Utilizing data from the first wave of the After the JD (AJD) study commissioned by the American Bar Foundation (ABF) and the NALP Foundation for Law Career Research and Education (NALP Foundation) and inspired by studies by Richard Sander (2006), and by Monique Payne-Pikus, John Hagan, and Robert Nelson (2010), this paper sets out to test the effects of prior academic performance, access to mentorship, and discrimination in explaining racial disparities in job satisfaction and predicted job mobility in lawyers’ early legal career across practice settings. It also explores patterns of inequalities in these aspects with a special attention toward minority women. Understanding these patterns and their contributing factors also has practical implications, especially for law schools and employers who are invested in invigorating their efforts in recruiting women and minorities as well as steering them to success in the profession.
II. LITERATURE REVIEW
There is a rich literature on determinants of gender and racial inequalities in the labor market in general and the legal profession particularly. While women and minorities are in most cases studied independently, theoretical approaches to explaining gender and racial differences in legal careers can be roughly categorized into four perspectives: cohort effects, differential choices, differential abilities, and discrimination and institutional constraints.

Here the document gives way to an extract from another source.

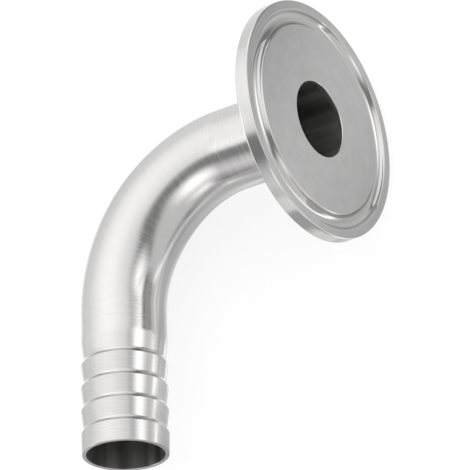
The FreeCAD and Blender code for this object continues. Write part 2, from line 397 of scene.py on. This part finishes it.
def tent_window_group():
    """Mask of an oval window: one inside, falling smoothly to nought at its edge."""
    group = bpy.data.node_groups.new("tent_window", "ShaderNodeTree")
    sockets(group, "INPUT", "NodeSocketVector", ["Direction", "Middle", "Across", "Up"])
    sockets(group, "INPUT", "NodeSocketFloat", ["Width", "Height", "Edge"])
    sockets(group, "OUTPUT", "NodeSocketFloat", ["Mask"])
    entry = add(group, "NodeGroupInput").outputs
    leave = add(group, "NodeGroupOutput")

    def along(axis):
        part = add(group, "ShaderNodeVectorMath", {0: entry["Direction"], 1: entry[axis]},
                   operation="DOT_PRODUCT")
        return part.outputs["Value"]

    def angle(axis, size):
        """Angle off the window's middle along one axis, as a share of the window's half size."""
        turned = add(group, "ShaderNodeMath", {0: along(axis), 1: along("Middle")},
                     operation="ARCTAN2")
        share = add(group, "ShaderNodeMath", {0: turned.outputs[0], 1: entry[size]},
                    operation="DIVIDE")
        return share.outputs[0]

    pair = add(group, "ShaderNodeCombineXYZ",
               {"X": angle("Across", "Width"), "Y": angle("Up", "Height")})
    off = add(group, "ShaderNodeVectorMath", {0: pair.outputs[0]}, operation="LENGTH")
    soft_from = add(group, "ShaderNodeMath", {0: 1.0, 1: entry["Edge"]}, operation="ADD")
    soft_to = add(group, "ShaderNodeMath", {0: 1.0, 1: entry["Edge"]}, operation="SUBTRACT")
    mask = add(group, "ShaderNodeMapRange",
               {"Value": off.outputs["Value"], "From Min": soft_from.outputs[0],
                "From Max": soft_to.outputs[0]}, interpolation_type="SMOOTHSTEP")
    group.links.new(mask.outputs["Result"], leave.inputs["Mask"])
    return group


# Each window: middle (azimuth, elevation), half width, half height, tilt in degrees, edge, level.
TENT_LEVEL = 1.05
WINDOWS = [
    ("low_back", (19, 33), 18, 130, 42, 0.9, 0.32),
    ("tent_opening", (-79, 29), 91, 53, -23, 0.15, 0.30),
    ("front_card", (-75, -12), 82, 72, 17, 0.15, 0.84),
    ("left_window", (-114, 30), 19, 13, 19, 0.9, 2.0),
    ("left_glow", (-104, 2), 7, 17, -60, 0.9, 1.7),
    ("right_window", (15, 33), 23, 13, -48, 0.9, 2.1),
    ("back_lamp", (122, 42), 36, 34, 45, 0.95, 1.58),
    ("left_rear", (-159, -5), 11.5, 50, 46, 0.1, 3.0),
    ("rear_lamp", (178, 29), 9, 5.5, -10, 0.15, 1.9),
    ("far_glow", (96, -4), 28, 14, 28, 0.2, 2.0),
]


def light_tent(world):
    """White for the camera; for everything else an even tent with windows laid over it in turn."""
    world.use_nodes = True
    tree = world.node_tree
    tree.nodes.clear()
    direction = add(tree, "ShaderNodeTexCoord").outputs["Generated"]
    level = add(tree, "ShaderNodeValue")
    level.outputs[0].default_value = TENT_LEVEL
    light = level.outputs[0]
    for name, (azimuth, elevation), width, height, tilt, edge, brightness in WINDOWS:
        middle = towards(azimuth, elevation)
        level_way = Vector((-math.sin(math.radians(azimuth)), math.cos(math.radians(azimuth)), 0))
        upright = middle.cross(level_way)
        lean = math.radians(tilt)
        across = level_way * math.cos(lean) + upright * math.sin(lean)
        window = add(tree, "ShaderNodeGroup", node_tree=tent_window, name=name)
        for socket, value in (("Middle", middle), ("Across", across), ("Up", middle.cross(across)),
                              ("Width", math.radians(width)), ("Height", math.radians(height)),
                              ("Edge", edge)):
            window.inputs[socket].default_value = value
        tree.links.new(direction, window.inputs["Direction"])
        laid = add(tree, "ShaderNodeMix",
                   {"Factor": window.outputs["Mask"], "A": light, "B": brightness})
        light = laid.outputs["Result"]
    path = add(tree, "ShaderNodeLightPath").outputs
    straight = add(tree, "ShaderNodeMath",
                   {0: path["Is Camera Ray"], 1: path["Is Transmission Ray"]}, operation="MAXIMUM")
    seen = add(tree, "ShaderNodeMix", {"Factor": straight.outputs[0], "A": light, "B": 1.0})
    background = add(tree, "ShaderNodeBackground",
                     {"Color": (1, 1, 1, 1), "Strength": seen.outputs["Result"]})
    leave = add(tree, "ShaderNodeOutputWorld")
    tree.links.new(background.outputs[0], leave.inputs["Surface"])


# The sheet's glow as only the metal sees it, and each patch of painted glow or shade laid over it,
# which the metal shows as painted reflections: middle (x, y), half length, half width, all in
# metres, tilt in degrees, edge, level.
SHEET_LEVEL = 1.05
PATCHES = [
    ("front_shade", (0.147, -0.251), 0.322, 0.124, -57, 0.16, 0.54),
    ("back_shade", (0.224, 0.300), 0.119, 0.297, -32, 0.24, 0.29),
    ("crook_glow", (0.175, -0.0175), 0.141, 0.013, 3.6, 0.9, 1.75),
    ("under_crook", (0.020, -0.0075), 0.016, 0.017, 37, 0.64, 1.86),
    ("bend_shade", (0.010, -0.0155), 0.0145, 0.0065, -48, 0.7, 0.55),
    ("front_crook", (0.024, -0.062), 0.0185, 0.0045, -46, 0.15, 0.06),
    ("barb_glow", (0.018, -0.0045), 0.007, 0.024, 34, 0.5, 0.71),
    ("heel_glow", (-0.031, -0.009), 0.017, 0.0205, -9, 0.8, 1.52),
    ("barb_gleam", (0.143, -0.0175), 0.092, 0.006, 3, 0.65, 2.3),
    ("barb_side", (0.018, -0.0215), 0.0045, 0.0085, 0, 0.35, 0.93),
    ("barb_edge", (-0.0112, -0.0218), 0.006, 0.0021, 72, 0.3, 1.5),
]


# The sheet's own shade for the light it throws back and for the camera, the glow that lifts it to
# white for the camera, and half its side in metres.
SHEET_SHADE = (0.62, 0.62, 0.62, 1)
SHEET_SHADE_SEEN = (0.22, 0.22, 0.22, 1)
SHEET_GLOW_SEEN = 0.82
SHEET_HALF = 1.5


def floor_finish():
    """Pale sheet: it keeps the shadow, shows white to the camera and painted glow and shade in
    metal.
    """
    material = bpy.data.materials.new("pale_floor")
    material.use_nodes = True
    tree = material.node_tree
    tree.nodes.clear()
    place = add(tree, "ShaderNodeTexCoord").outputs["Object"]
    level = add(tree, "ShaderNodeValue")
    level.outputs[0].default_value = SHEET_LEVEL
    light = level.outputs[0]
    for name, (x, y), length, width, tilt, edge, brightness in PATCHES:
        placed = add(tree, "ShaderNodeMapping",
                     {"Vector": place, "Location": (x, y, 0),
                      "Rotation": (0, 0, math.radians(tilt)), "Scale": (length, width, 1)},
                     vector_type="TEXTURE")
        off = add(tree, "ShaderNodeVectorMath", {0: placed.outputs[0]}, operation="LENGTH")
        mask = add(tree, "ShaderNodeMapRange",
                   {"Value": off.outputs["Value"], "From Min": 1 + edge, "From Max": 1 - edge},
                   interpolation_type="SMOOTHSTEP")
        laid = add(tree, "ShaderNodeMix",
                   {"Factor": mask.outputs["Result"], "A": light, "B": brightness}, name=name)
        light = laid.outputs["Result"]
    path = add(tree, "ShaderNodeLightPath").outputs
    seen = add(tree, "ShaderNodeMath",
               {0: path["Is Camera Ray"], 1: path["Is Transmission Ray"]}, operation="MAXIMUM")
    lift = add(tree, "ShaderNodeMath", {0: seen.outputs[0], 1: SHEET_GLOW_SEEN},
               operation="MULTIPLY")
    # Glossy rays see only the painted glow and its patches, as painted reflections, without the
    # sheet's shadow.
    gloss = add(tree, "ShaderNodeMath",
                {0: path["Is Glossy Ray"], 1: light, 2: lift.outputs[0]}, operation="MULTIPLY_ADD")
    paper = add(tree, "ShaderNodeMix",
                {"Factor": seen.outputs[0], "A": SHEET_SHADE, "B": SHEET_SHADE_SEEN},
                data_type="RGBA")
    dull = add(tree, "ShaderNodeMix",
               {"Factor": path["Is Glossy Ray"], "A": paper.outputs["Result"], "B": (0, 0, 0, 1)},
               data_type="RGBA")
    matt = add(tree, "ShaderNodeBsdfDiffuse", {"Color": dull.outputs["Result"]})
    glow = add(tree, "ShaderNodeEmission", {"Color": (1, 1, 1, 1), "Strength": gloss.outputs[0]})
    both = add(tree, "ShaderNodeAddShader", {0: matt.outputs[0], 1: glow.outputs[0]})
    leave = add(tree, "ShaderNodeOutputMaterial")
    tree.links.new(both.outputs[0], leave.inputs["Surface"])
    return material


def floor():
    """A flat square sheet under the piece."""
    half = SHEET_HALF
    corners = [(-half, -half, 0), (half, -half, 0), (half, half, 0), (-half, half, 0)]
    mesh = bpy.data.meshes.new("floor_sheet")
    mesh.from_pydata(corners, [], [(0, 1, 2, 3)])
    mesh.materials.append(floor_finish())
    sheet = bpy.data.objects.new("floor", mesh)
    bpy.context.scene.collection.objects.link(sheet)


tent_window = tent_window_group()
scene = bpy.context.scene
scene.world = bpy.data.worlds.new("light_tent")
light_tent(scene.world)
floor()

# The camera's place in metres, its turn in degrees, its lens and sensor in millimetres, and how
# far it sees in metres.
CAMERA_PLACE = (0.125562, -0.172946, 0.728956)
CAMERA_TURN = (11.58267, 11.88842, -9.78465)
CAMERA_LENS = 278.742
SENSOR_WIDTH = 36
VIEW_DEPTH = 10

lens = bpy.data.cameras.new("photo_camera")
lens.lens = CAMERA_LENS
lens.sensor_width = SENSOR_WIDTH
lens.clip_end = VIEW_DEPTH
camera = bpy.data.objects.new("photo_camera", lens)
camera.location = CAMERA_PLACE
camera.rotation_euler = Euler([math.radians(turn) for turn in CAMERA_TURN], "XYZ")
scene.collection.objects.link(camera)
scene.camera = camera
scene.view_settings.view_transform = "Standard"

Some scholars predict that career paths and outcomes on women and minorities will eventually converge with white men and current gender and racial gaps in labor market outcomes can be largely explained by cohort effects (Alba & Nee etc. as cited in Hull & Nelson, 2000; Sander 2006), while others explain divergent career paths with different choices made by women and minorities (Becker, 1985; see also discussion in Hull & Nelson 2000; Kornhauser and Revesz, 1995). This paper is particularly interested in examining the latter two perspectives.

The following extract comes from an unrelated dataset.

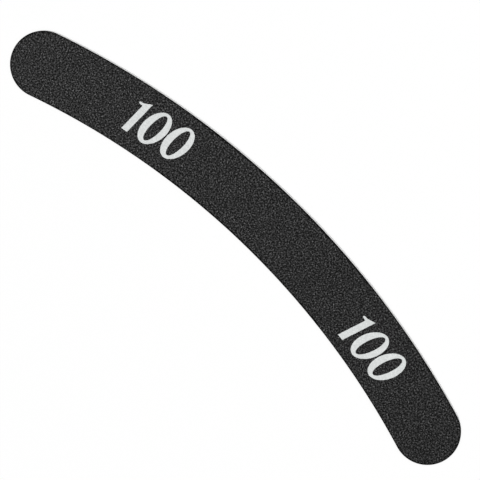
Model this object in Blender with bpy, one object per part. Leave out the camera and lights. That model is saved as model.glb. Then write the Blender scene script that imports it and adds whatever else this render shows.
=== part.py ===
"""Curved two-sided nail file: sheets of foam, board and abrasive paper bonded into one arc-shaped strip.

Lengths are in metres and +Z is up. The file lies on its back face, with its length along X and the
outer, convex edge of the arc towards +Y. The origin is the middle of the box round it, at its base.
"""

import math

import bmesh
import bpy

# Outline of the strip, seen from above: its width at the middle, and how much wider its round ends are
CENTRELINE_RADIUS = 0.2585
CAP_SPACING = 0.160
STRIP_WIDTH = 0.0202
END_FLARE = 0.00022
ARC_STEPS = 24
CAP_STEPS = 20

# Thickness of each sheet, from the middle of the strip outwards
CORE_THICKNESS = 0.0005
CORE_GLUE_THICKNESS = 0.00008
FOAM_THICKNESS = 0.0012
PAPER_GLUE_THICKNESS = 0.00008
PAPER_THICKNESS = 0.00014
GRIT_THICKNESS = 0.00025

# Printed grit number: the ink fills the valleys of the grit and ends level with its peaks
INK_THICKNESS = 0.00010
INK_CLEARANCE = 0.00002
CUT_OVERRUN = 0.0005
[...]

In his highly publicized 2006 study on minority retention rates in large U.S. law firms, Richard Sander argues that the high attrition rate of African American associates in big law firms can be attributed to the fact that they enter law firms with lower law school grades than white lawyers as a result of aggressive affirmative action measures firms have taken in their hiring process. For Sander, disparity in early stock of human capital (measured by law school Grade Point Average) between black and white lawyers is an important predictor of later differences in retention rates among them in large law firms. He claims that minorities in large firms, and black lawyers in particular, are either less able or are perceived by partners as less able, thus resulting in them getting fewer and less important work assignments, mentoring opportunities, and training (p. 1820)—what Sander calls “stereotype discrimination.” Drawing on this “merit”- based theory that lawyers with higher GPAs are better suited to survive the competition for partnerships in large law firms, Sander concludes that affirmative action policies with aggressive racial preferences would actually facilitate a stereotyping processing that poses a “substantial handicap” for minorities lawyers entering large firms (p. 1795), leading them to drop out of competition for partnership disproportionately.

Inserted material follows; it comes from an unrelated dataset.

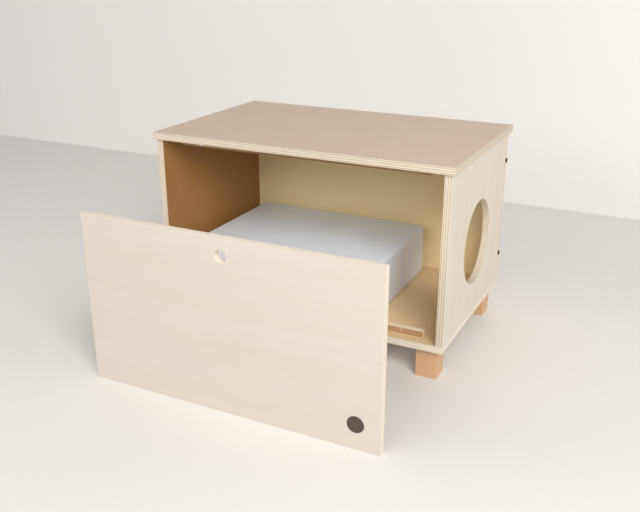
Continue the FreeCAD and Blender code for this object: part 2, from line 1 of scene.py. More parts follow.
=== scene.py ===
# %% [markdown]
# # A plywood cabinet for a cat's litter box
# The real cabinet is a box of birch plywood on four beech legs. A cat walks in through the round hole in its
# right side, and a loose front panel, held by small magnets, comes off for cleaning. Here it stands open,
# with the front panel in front of it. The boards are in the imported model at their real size, so the first
# half of this lesson is about finishes: layered plywood edges, birch veneer, hard film, beech, moulded
# plastic and steel. The second half models the small pieces: the litter tray, screws, bolts and dowels.

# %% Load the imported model
import json
import math

import bmesh
import bpy
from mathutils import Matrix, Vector


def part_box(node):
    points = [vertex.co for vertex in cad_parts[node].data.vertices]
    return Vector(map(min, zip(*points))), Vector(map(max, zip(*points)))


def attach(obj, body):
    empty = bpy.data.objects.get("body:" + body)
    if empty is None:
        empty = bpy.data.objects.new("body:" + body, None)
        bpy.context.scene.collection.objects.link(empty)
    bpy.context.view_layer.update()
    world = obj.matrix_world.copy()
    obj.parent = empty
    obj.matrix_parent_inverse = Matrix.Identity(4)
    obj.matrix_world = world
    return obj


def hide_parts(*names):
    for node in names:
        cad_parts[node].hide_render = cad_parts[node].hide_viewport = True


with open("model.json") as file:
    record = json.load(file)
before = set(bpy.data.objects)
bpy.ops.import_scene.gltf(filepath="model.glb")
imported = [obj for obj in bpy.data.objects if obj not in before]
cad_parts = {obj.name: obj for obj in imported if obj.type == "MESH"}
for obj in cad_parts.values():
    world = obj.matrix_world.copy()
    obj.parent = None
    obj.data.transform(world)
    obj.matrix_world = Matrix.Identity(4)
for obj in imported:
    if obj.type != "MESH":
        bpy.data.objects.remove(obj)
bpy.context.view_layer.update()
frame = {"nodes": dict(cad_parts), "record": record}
boards = frame["nodes"]
MM = 0.001
print("pieces in the model:", len(boards))

# %% [markdown]
# ## The camera
# A photographer stands to the right of the cabinet, a little under a metre up, and looks down on it. The
# camera's place and angles come from the corners of the boards in the picture, whose real sizes are known.
# The lens is written as a focal length in pixels, because that is what such a fit gives, and is turned into
# millimetres on Blender's 36 mm sensor.

# %% Camera
PICTURE_WIDTH = 640
FOCAL_LENGTH_PIXELS = 803.8
SENSOR_WIDTH_MM = 36.0
EYE = Vector((0.9009, -1.7420, 0.9910))
EYE_YAW = math.radians(26.46)
EYE_PITCH = math.radians(21.04)

bpy.ops.object.camera_add(location=EYE, rotation=(math.pi / 2 - EYE_PITCH, 0, EYE_YAW))
camera = bpy.context.object
camera.name = "camera"
camera.data.sensor_width = SENSOR_WIDTH_MM
camera.data.lens = SENSOR_WIDTH_MM * FOCAL_LENGTH_PIXELS / PICTURE_WIDTH
bpy.context.scene.camera = camera
print("lens:", round(camera.data.lens, 2), "mm")

# %% [markdown]
# ## Building finishes from nodes
# A picture of wood could be wrapped round each board. Nodes are used instead, because a pattern that is
# worked out in depth runs on round every edge and into every hole, and never repeats. A few small helpers
# keep the node trees readable: one adds a node, one feeds a socket with a number, a colour or another socket,
# and the rest are the nodes used most often.

# %% Helpers for node trees
def add_node(tree, kind, **settings):
    """A new node of one kind, with its settings."""
    made = tree.nodes.new(kind)
    for name, value in settings.items():
        setattr(made, name, value)
    return made


def feed(tree, socket, source):
    """Link a socket to another one, or write a plain value into it."""
    if isinstance(source, bpy.types.NodeSocket):
        tree.links.new(source, socket)
    else:
        socket.default_value = source


def calculate(tree, operation, first, second=0.0, third=0.0, clamp=False):
    """One sum. The operation is named as in Blender's Math node."""
    made = add_node(tree, "ShaderNodeMath", operation=operation, use_clamp=clamp)
    for socket, source in zip(made.inputs, (first, second, third)):
        feed(tree, socket, source)
    return made.outputs[0]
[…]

While some attribute group differences to differential stock of human capital, others emphasize structural constraints such as institutional discrimination. There is no doubt that historically, like many other professions, the legal field as a whole and elite law firms in particular were exclusive of women and racial and ethnic minorities during the most part of the twentieth century. While overt, intentional discrimination against women and racial and ethnic minorities in the workplace has been a major obstacle to women and minorities’ career access and advancement, it is more likely to take on more nuanced, subtler forms nowadays (Wilkins & Gulati, 1995; Pierce, 2012). Some have documented workspace cultural hostility and the creation of cultural schemas that carry the perceptions that women are “not as committed” and minorities are “affirmative action hires” who lack competence (Epstein et al. 1995; Pierce, 1995; 2012).These perceptions may systemically disadvantage women and minorities in gaining important
work projects and social contacts that help them ultimately advance in the workplace (Wilkins & Gulati, 1995; Roos & Reskin 1984). Perhaps the most relevant to this study, Payne-Pikus et al. (2010) used the first wave of After the JD (AJD1) data, applying propensity-score matching and multi-variate regression models to investigate the job satisfaction, on-the-job performance, and partner contacts and mentorship of minority lawyers. Questioning Sander’s (2006) conclusion on the effect of human capital theory of merit and performance using the same data set, Payne-Pikus et al. (2010) found that institutional experiences in large law firms for African American associates are far from “benign,” and partner contact and mentoring are better predictors than racial difference in human capital and merit in explaining the high attrition rate of African American associates in large U.S. law firms. Their study suggests more support for the institutional discrimination theory.